1. An electric device comprising:

a circuit board having first and second surfaces;

an electric element generating heat and arranged on the first surface of the circuit board;

a casing accommodating the circuit board with the electric element, wherein the casing includes a receiving base and a protruding wall, both of which protrude from an inner bottom of the casing; and

a heat radiation element sandwiched between the second surface of the circuit board and the receiving base of the casing,

wherein the heat radiation element conducts the heat from the electric element to the casing via the circuit board and the heat radiation element so that the heat is discharged to an outside of the casing,

wherein the electric element is disposed around a corner of the circuit board, and opposite to the heat radiation element across the circuit board,

wherein the receiving base has a concavity and a through hole,

wherein the through hole penetrates from the concavity to an outer surface of the casing,

wherein the protruding wall surrounds the circuit board, and is adjacent to the receiving base,

wherein the protruding wall has a height from the inner bottom, the receiving base has a height from the inner bottom, and the circuit board has a height from the inner bottom,

wherein the height of the protruding wall is larger than the height of the receiving base, and smaller than the height of the circuit board so that a clearance is provided between the circuit board and the protruding wall, and

wherein the heat radiation element press-contacts in the concavity, protrudes from a clearance between the circuit board and the receiving base, and further protrudes from the clearance between the circuit board and the protruding wall.

2. The electric device according to claim 1,

wherein the concavity contacts the protruding wall.
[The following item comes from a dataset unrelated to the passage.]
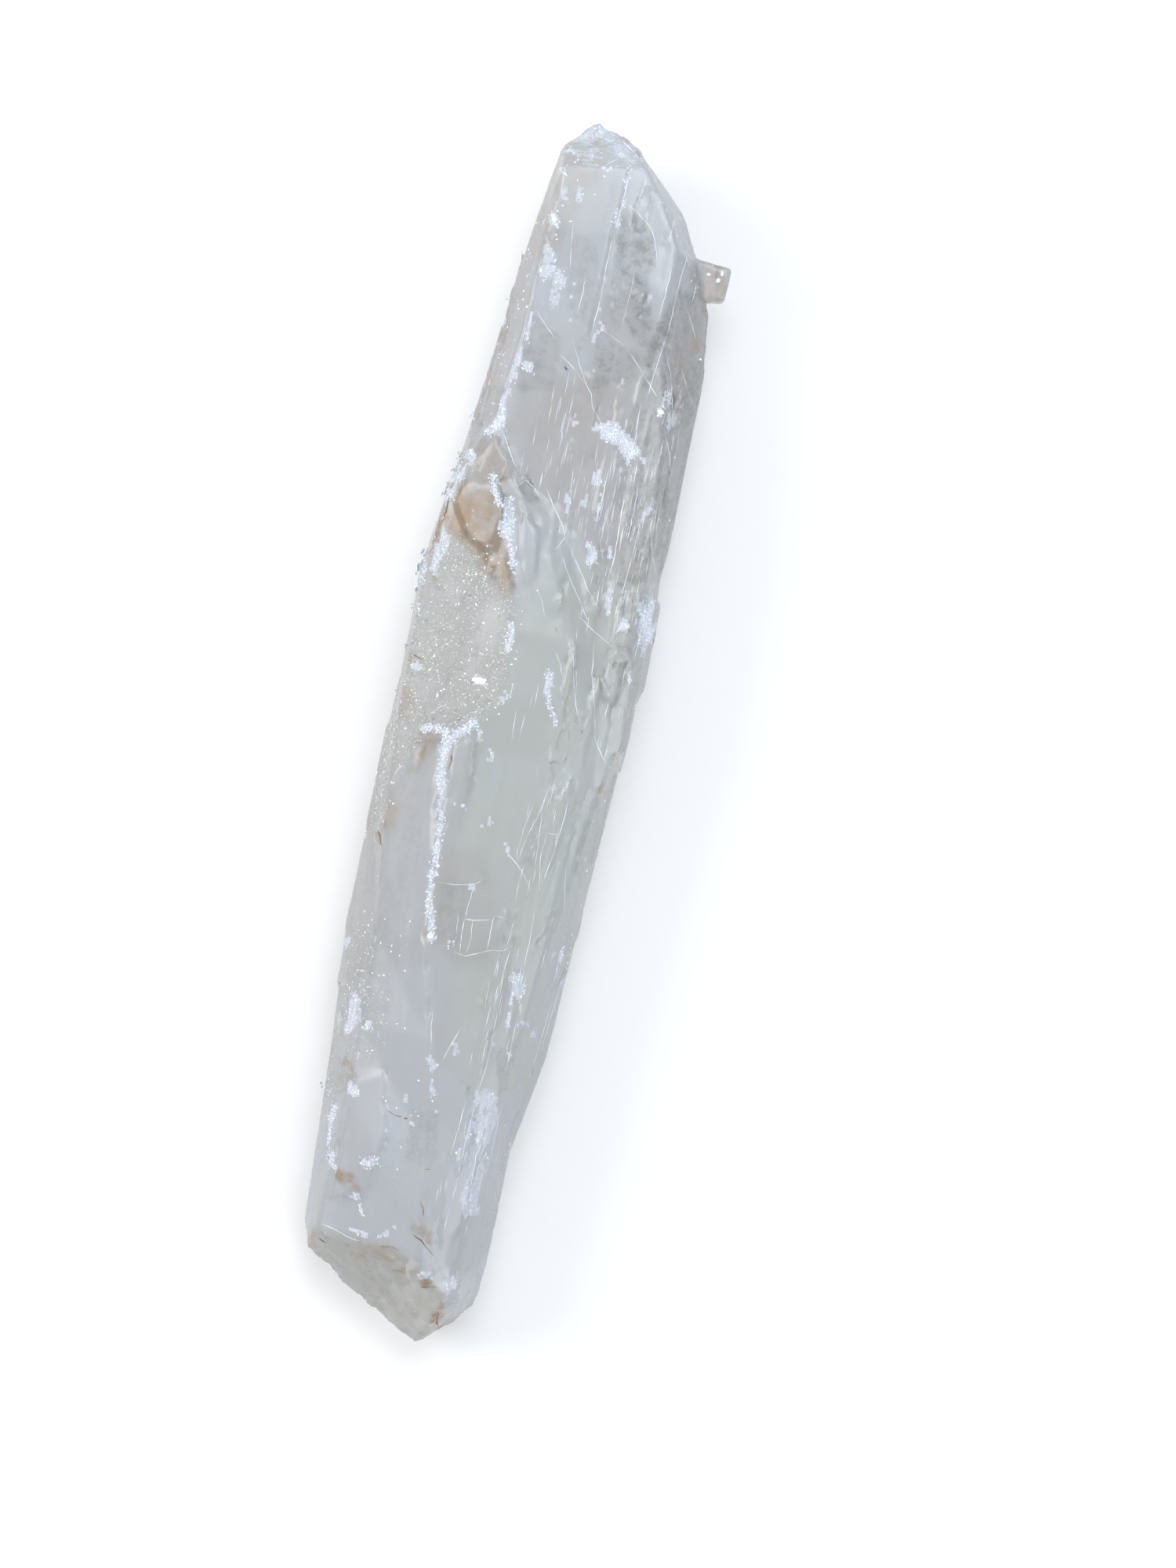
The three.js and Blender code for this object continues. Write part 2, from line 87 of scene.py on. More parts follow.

3. A method for manufacturing an electric device comprising:

preparing a casing having an attachment, a protruding wall and a receiving base, all of which protrudes from an inner bottom of the casing, wherein the attachment includes a screw hole, and the protruding wall is adjacent to the receiving base and connected to the attachment;

forming a concavity and a through hole on the receiving base in such a manner that the through hole penetrates from the concavity to an outer surface of the casing and the concavity contacts the protruding wall;

mounting an electric element on a first surface of a circuit board, wherein the electric element generates heat, and is arranged around a corner of the circuit board;

mounting the circuit board with the electric element in the casing in such a manner that a heat radiation element is sandwiched between a second surface of the circuit board and the receiving base of the casing, and the electric element is opposite to the heat radiation element across the circuit board, wherein the second surface is opposite to the first surface; and

fixing the corner of the circuit board on the attachment with a screw,

wherein the heat radiation element conducts the heat from the electric element to the casing via the circuit board and the heat radiation element so that the heat is discharged to an outside of the casing,

wherein the protruding wall surrounds the circuit board,

wherein the protruding wall has a height from the inner bottom, the receiving base has a height from the inner bottom, and the circuit board has a height from the inner bottom,

wherein the height of the protruding wall is larger than the height of the receiving base, and smaller than the height of the circuit board so that a clearance is provided between the circuit board and the protruding wall, and

wherein the fixing the corner of the circuit board includes: press-contacting the heat radiation element in the concavity; protruding the heat radiation element from a clearance between the circuit board and the receiving base; and protruding the heat radiation element from the clearance between the circuit board and the protruding wall.